__What you need to do__: Return, word for word, the lines from the line holding "obj.parent = empty" through the line holding "cad_parts[node].hide_render = cad_parts[node].hide_viewport". Include both end lines and no others.

[Rows from a 3D modeling dataset]
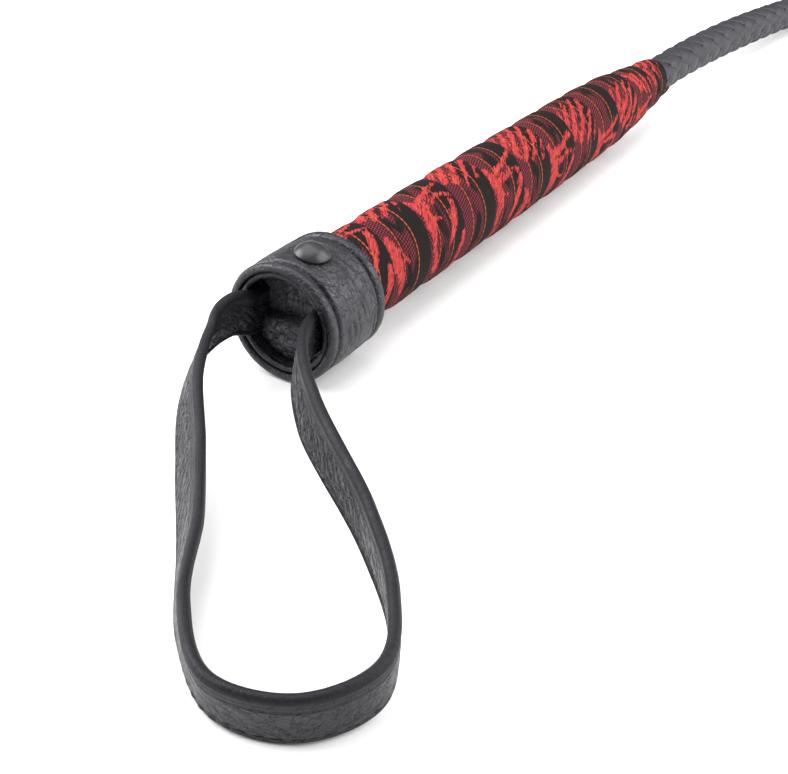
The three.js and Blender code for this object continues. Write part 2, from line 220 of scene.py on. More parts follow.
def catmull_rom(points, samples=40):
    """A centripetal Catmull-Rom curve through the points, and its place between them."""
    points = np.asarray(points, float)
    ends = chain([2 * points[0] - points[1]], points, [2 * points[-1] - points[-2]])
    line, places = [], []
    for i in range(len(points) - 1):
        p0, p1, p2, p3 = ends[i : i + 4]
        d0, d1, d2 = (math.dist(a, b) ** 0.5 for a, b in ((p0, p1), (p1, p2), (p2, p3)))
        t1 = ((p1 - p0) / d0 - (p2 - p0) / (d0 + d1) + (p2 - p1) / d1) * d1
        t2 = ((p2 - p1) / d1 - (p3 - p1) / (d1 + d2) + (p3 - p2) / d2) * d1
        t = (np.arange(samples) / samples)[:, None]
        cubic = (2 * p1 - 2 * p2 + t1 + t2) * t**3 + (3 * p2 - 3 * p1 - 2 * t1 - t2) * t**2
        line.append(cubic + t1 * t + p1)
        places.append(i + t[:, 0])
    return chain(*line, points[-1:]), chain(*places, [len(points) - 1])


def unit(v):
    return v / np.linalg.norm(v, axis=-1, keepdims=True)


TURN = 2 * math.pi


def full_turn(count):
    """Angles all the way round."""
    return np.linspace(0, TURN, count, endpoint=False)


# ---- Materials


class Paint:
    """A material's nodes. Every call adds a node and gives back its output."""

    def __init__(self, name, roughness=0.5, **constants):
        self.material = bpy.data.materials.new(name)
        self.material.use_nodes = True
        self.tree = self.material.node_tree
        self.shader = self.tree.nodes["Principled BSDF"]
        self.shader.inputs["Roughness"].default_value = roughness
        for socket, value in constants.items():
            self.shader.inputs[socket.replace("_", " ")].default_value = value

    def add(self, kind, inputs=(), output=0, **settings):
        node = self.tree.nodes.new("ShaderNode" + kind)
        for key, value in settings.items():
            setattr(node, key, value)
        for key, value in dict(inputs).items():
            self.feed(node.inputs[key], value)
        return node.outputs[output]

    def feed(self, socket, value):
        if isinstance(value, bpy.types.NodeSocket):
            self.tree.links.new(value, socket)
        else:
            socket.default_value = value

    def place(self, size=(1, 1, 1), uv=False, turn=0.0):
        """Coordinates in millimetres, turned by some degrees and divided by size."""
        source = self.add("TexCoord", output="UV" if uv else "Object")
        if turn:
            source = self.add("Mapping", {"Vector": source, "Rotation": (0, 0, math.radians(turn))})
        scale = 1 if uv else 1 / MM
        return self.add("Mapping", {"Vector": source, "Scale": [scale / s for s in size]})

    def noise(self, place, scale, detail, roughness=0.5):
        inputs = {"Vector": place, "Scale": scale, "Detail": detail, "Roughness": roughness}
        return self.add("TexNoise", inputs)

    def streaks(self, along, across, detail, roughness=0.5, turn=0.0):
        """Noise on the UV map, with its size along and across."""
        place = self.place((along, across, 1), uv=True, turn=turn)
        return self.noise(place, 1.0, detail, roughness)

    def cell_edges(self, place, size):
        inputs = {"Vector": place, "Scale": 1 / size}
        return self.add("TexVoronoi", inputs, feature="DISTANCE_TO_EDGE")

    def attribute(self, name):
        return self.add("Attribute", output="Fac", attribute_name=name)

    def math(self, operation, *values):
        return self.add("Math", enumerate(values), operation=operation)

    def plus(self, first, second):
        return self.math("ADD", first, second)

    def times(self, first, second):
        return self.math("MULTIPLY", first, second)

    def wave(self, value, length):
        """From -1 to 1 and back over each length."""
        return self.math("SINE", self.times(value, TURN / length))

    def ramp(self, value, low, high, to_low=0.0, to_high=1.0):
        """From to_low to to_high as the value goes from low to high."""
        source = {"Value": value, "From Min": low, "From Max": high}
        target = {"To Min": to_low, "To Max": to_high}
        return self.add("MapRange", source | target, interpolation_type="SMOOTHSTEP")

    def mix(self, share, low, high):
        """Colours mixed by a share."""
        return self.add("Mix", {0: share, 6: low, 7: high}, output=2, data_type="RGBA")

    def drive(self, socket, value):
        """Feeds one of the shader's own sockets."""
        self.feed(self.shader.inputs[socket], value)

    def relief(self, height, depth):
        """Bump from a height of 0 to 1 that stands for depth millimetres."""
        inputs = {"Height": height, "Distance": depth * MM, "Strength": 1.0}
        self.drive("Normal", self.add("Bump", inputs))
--
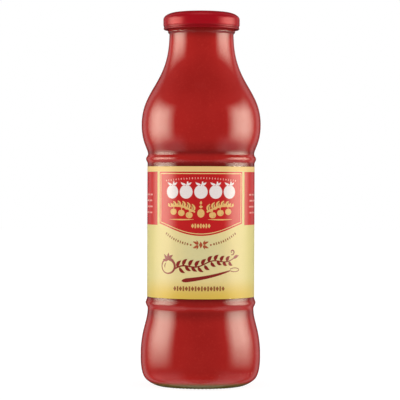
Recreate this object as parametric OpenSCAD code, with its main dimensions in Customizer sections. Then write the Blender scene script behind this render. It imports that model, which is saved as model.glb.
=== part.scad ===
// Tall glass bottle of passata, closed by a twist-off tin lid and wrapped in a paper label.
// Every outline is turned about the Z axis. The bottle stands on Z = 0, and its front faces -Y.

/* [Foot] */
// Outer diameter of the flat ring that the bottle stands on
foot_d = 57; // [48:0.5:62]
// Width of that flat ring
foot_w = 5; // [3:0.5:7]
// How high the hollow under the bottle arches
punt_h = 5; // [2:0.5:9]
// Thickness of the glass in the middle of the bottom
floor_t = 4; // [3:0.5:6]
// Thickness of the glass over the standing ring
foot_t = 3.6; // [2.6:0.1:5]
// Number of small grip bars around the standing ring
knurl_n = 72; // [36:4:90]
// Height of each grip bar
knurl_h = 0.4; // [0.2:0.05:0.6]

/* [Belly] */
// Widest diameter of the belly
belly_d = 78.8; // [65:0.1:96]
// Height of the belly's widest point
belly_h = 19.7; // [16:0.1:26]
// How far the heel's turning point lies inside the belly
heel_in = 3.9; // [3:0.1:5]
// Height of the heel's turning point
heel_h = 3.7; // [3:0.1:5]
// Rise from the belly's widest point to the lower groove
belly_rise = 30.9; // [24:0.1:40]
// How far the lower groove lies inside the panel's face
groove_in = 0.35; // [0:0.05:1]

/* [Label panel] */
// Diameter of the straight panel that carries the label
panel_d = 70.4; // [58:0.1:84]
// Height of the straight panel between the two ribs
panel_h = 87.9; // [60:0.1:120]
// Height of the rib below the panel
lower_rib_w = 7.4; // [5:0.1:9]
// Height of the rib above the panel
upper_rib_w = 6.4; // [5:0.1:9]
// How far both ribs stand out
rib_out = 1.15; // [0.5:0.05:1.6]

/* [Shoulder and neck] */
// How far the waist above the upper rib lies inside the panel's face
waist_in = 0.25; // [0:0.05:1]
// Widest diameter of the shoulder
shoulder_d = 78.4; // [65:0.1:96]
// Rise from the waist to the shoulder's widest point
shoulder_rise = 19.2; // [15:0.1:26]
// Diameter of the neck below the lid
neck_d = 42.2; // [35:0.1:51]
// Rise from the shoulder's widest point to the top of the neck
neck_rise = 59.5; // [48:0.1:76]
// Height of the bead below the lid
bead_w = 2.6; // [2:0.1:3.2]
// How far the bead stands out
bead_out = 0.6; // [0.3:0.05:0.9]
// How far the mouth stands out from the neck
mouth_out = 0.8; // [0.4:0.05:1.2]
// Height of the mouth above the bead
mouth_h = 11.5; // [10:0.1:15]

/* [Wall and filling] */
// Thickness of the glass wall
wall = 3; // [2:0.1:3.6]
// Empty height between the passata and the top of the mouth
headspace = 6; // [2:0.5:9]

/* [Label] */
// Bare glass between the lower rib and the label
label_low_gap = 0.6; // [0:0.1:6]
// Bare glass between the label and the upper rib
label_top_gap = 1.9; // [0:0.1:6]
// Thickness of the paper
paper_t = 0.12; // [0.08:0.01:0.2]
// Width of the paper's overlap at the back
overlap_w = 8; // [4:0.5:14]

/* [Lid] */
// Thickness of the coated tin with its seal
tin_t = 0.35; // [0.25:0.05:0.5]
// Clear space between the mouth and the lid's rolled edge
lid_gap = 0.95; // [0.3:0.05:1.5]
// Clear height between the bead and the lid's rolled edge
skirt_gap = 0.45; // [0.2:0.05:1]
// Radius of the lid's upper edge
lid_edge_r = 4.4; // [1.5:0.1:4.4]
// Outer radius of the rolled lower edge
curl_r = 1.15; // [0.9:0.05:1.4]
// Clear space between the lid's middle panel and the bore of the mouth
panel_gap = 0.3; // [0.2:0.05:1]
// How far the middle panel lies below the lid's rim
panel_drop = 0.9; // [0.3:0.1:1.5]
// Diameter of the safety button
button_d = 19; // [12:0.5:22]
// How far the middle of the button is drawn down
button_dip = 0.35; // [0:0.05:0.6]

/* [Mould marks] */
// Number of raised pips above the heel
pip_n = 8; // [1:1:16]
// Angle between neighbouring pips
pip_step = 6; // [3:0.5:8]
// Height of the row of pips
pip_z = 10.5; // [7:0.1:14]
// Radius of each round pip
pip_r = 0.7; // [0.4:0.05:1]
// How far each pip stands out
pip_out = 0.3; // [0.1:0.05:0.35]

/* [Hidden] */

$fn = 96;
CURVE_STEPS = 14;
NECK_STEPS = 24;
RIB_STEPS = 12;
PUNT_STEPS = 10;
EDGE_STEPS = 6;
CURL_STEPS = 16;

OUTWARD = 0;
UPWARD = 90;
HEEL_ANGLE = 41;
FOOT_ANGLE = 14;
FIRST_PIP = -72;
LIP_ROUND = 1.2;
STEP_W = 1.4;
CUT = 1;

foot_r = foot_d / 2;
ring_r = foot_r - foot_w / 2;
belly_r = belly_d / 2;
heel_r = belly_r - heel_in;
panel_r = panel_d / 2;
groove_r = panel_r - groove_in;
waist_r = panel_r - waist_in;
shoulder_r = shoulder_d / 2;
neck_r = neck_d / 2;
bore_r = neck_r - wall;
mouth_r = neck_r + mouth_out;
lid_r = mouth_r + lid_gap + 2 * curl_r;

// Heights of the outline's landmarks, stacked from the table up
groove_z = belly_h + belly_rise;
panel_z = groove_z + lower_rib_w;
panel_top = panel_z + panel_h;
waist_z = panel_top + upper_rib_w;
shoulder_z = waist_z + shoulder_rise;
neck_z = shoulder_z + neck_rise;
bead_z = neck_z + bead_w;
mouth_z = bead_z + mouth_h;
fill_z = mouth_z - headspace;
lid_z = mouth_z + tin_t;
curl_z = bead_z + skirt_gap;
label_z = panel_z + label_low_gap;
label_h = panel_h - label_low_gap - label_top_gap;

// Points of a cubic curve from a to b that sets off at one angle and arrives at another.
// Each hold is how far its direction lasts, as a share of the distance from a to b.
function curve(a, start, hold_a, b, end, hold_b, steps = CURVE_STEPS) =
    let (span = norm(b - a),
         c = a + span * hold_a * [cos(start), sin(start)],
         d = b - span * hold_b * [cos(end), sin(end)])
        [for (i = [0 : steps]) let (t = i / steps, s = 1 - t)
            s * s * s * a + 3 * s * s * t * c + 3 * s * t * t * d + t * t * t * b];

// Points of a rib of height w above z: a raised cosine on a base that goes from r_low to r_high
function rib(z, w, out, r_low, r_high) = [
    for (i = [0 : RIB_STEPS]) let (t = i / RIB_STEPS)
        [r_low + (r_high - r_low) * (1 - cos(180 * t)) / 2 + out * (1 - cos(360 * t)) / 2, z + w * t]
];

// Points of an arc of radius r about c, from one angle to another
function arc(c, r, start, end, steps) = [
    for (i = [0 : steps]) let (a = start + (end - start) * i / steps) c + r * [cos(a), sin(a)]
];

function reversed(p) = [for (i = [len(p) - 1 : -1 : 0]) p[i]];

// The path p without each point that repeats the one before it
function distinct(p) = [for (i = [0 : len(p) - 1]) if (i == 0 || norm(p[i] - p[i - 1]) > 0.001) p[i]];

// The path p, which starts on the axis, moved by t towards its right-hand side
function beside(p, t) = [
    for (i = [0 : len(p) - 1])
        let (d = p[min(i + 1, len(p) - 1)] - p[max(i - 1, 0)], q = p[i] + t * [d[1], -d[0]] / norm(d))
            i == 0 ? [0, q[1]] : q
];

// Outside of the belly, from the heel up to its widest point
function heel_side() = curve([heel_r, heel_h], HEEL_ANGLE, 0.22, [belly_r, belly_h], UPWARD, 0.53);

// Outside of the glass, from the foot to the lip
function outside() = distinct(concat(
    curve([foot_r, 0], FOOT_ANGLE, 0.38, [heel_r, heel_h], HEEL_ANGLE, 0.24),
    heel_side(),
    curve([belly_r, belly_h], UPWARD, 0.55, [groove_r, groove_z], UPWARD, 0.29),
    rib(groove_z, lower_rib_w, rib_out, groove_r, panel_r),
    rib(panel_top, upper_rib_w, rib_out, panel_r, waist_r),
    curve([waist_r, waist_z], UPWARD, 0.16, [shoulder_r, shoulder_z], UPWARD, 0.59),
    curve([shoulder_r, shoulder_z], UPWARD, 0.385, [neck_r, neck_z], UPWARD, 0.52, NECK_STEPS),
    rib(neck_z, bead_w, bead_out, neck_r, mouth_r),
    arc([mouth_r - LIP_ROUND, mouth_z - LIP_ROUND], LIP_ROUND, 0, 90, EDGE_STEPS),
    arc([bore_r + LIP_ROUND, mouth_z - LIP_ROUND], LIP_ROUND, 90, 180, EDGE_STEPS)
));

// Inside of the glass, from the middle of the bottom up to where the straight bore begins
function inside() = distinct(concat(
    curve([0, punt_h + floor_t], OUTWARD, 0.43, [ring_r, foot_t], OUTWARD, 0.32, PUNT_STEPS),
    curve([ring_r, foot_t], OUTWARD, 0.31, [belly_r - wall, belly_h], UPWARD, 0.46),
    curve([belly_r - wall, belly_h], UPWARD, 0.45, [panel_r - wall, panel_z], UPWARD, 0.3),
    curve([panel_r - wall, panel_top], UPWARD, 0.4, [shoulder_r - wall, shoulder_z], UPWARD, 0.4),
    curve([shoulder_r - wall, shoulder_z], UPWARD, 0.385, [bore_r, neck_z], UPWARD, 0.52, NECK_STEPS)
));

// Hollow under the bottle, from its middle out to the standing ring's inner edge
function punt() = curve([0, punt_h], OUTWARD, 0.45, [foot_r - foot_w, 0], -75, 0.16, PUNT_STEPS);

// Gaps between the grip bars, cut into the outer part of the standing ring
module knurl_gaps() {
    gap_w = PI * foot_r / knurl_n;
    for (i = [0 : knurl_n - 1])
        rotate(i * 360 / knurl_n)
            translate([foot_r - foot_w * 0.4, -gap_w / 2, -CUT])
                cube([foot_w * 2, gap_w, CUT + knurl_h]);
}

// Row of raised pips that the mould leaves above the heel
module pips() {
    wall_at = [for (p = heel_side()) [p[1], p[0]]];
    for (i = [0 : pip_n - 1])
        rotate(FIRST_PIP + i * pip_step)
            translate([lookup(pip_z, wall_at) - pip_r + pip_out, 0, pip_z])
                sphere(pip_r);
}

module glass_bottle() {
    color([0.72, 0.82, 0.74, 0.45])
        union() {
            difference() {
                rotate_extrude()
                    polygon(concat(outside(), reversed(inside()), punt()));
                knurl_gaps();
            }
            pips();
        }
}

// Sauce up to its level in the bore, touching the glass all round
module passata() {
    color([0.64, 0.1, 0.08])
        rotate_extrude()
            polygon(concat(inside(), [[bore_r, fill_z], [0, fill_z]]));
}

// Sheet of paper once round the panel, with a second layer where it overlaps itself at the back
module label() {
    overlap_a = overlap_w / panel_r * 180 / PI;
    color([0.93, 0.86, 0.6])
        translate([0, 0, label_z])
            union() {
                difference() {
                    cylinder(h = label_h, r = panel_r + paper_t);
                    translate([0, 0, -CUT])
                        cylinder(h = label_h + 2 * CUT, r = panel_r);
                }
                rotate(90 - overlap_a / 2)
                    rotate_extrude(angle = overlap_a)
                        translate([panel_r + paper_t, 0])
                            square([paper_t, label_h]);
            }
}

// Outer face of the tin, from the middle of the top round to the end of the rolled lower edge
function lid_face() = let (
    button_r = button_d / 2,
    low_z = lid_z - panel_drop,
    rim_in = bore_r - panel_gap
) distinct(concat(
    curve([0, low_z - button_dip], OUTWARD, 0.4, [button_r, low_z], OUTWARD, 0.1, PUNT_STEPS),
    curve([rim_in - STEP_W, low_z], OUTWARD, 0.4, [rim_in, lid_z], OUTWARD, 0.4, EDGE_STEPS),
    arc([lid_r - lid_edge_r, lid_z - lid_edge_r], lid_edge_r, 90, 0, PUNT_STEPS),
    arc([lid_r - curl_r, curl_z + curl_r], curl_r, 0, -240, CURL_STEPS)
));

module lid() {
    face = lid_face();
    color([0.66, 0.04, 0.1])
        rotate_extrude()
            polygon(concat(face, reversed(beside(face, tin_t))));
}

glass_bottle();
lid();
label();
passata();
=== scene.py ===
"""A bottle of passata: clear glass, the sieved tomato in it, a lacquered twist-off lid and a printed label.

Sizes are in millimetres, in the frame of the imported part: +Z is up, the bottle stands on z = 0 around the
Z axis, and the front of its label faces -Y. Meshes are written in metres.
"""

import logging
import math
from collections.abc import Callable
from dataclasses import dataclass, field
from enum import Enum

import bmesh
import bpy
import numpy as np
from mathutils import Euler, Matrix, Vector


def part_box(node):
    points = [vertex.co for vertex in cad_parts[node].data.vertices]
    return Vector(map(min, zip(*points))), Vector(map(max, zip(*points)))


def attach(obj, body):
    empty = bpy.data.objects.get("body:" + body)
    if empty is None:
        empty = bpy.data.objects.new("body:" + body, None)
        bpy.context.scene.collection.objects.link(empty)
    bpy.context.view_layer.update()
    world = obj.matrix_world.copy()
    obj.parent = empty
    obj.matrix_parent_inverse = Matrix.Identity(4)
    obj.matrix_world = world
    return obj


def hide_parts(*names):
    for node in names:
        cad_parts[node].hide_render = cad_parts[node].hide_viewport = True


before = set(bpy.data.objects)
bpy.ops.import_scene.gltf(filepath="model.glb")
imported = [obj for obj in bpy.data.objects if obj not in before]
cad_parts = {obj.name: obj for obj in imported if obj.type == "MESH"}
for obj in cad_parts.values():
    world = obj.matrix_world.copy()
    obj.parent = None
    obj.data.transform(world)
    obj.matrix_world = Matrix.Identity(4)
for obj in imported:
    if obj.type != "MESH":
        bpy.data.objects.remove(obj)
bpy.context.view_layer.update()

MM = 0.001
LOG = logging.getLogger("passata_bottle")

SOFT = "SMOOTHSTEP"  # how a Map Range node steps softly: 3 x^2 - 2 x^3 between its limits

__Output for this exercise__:
    obj.parent = empty
    obj.matrix_parent_inverse = Matrix.Identity(4)
    obj.matrix_world = world
    return obj


def hide_parts(*names):
    for node in names:
        cad_parts[node].hide_render = cad_parts[node].hide_viewport = True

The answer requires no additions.